De la parole au chant

La violence, chez Marco Tutino, commence en images et en mots : seuls les acteurs – Jonathan Lazzini, Anna Manella, Marco Mavaracchio, Francesca Osso et Simone Tudda, du Piccolo Teatro di Milano – entrelacent leur propre discours à celui des archives filmées des attentats (I). Le chant, quant à lui, est double. D’un côté : un lyrisme soliste puissant, somptueusement mais sobrement servi par la voix pleine, sensuelle, toujours parfaitement projetée et articulée de Maria Teresa Leva, écho d’un bel canto romantique (« Vita eterna » ; « Asculta mi »). De l’autre : un chœur à la belle homogénéité, aux phrases et nuances abouties, à l’aise dans le murmure comme dans des fortissimos allant – volontairement – à la saturation.
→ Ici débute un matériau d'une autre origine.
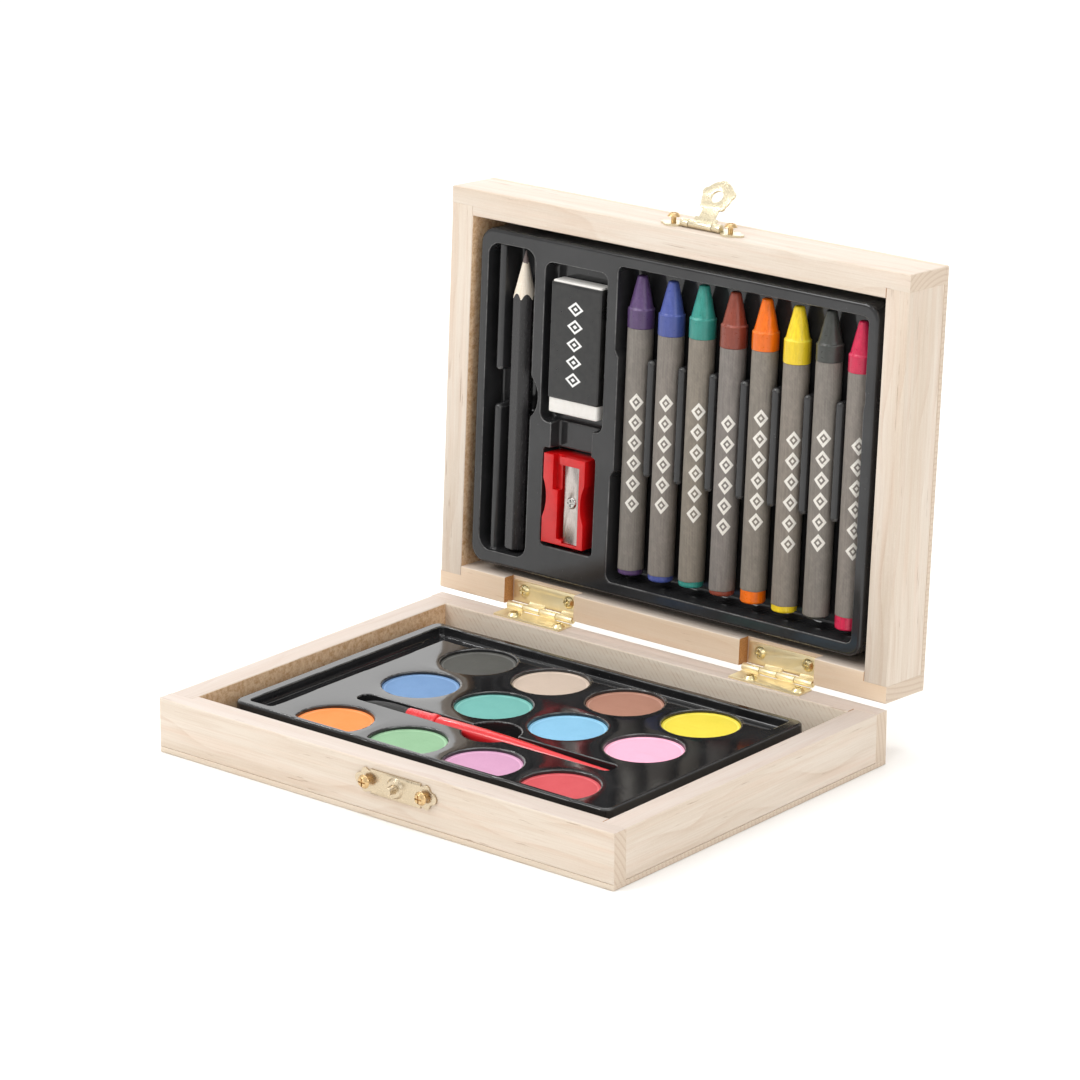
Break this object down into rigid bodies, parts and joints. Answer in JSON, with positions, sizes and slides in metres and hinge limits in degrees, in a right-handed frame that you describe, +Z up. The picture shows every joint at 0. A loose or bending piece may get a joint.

Ses voix appellent à la paix en conclusion du Libera me vernaculaire de Vicenzo Consolo (II) ou réclament la justice en une série de phrases imitatives rythmées par un refrain qui sonne comme une lamentation (« Cosa resta di noi », III). Alessandro Cadario dirige avec efficacité et concision cette partition brève mais infiniment dense et expressive qui privilégie tour à tour des masses sonores compactes ou des interventions solistes de vents, de cordes ou de percussions. Après des applaudissements nourris, Emanuela Giordano lira avec émotion un message simple et poignant : « L’Italie ne peut être un pays sans vérité ni mémoire ». Non, « l’eredità dei Giusti non muore » : l’hérédité des Justes ne peut mourir.

Falcone e Borsellino – L’eredità dei giusti de Marco Tutino. Turin, Teatro Regio, le 27 mai. Seconde représentation le 28 mai. Reprises à Milan le 28 juin et à Palerme le 19 juillet.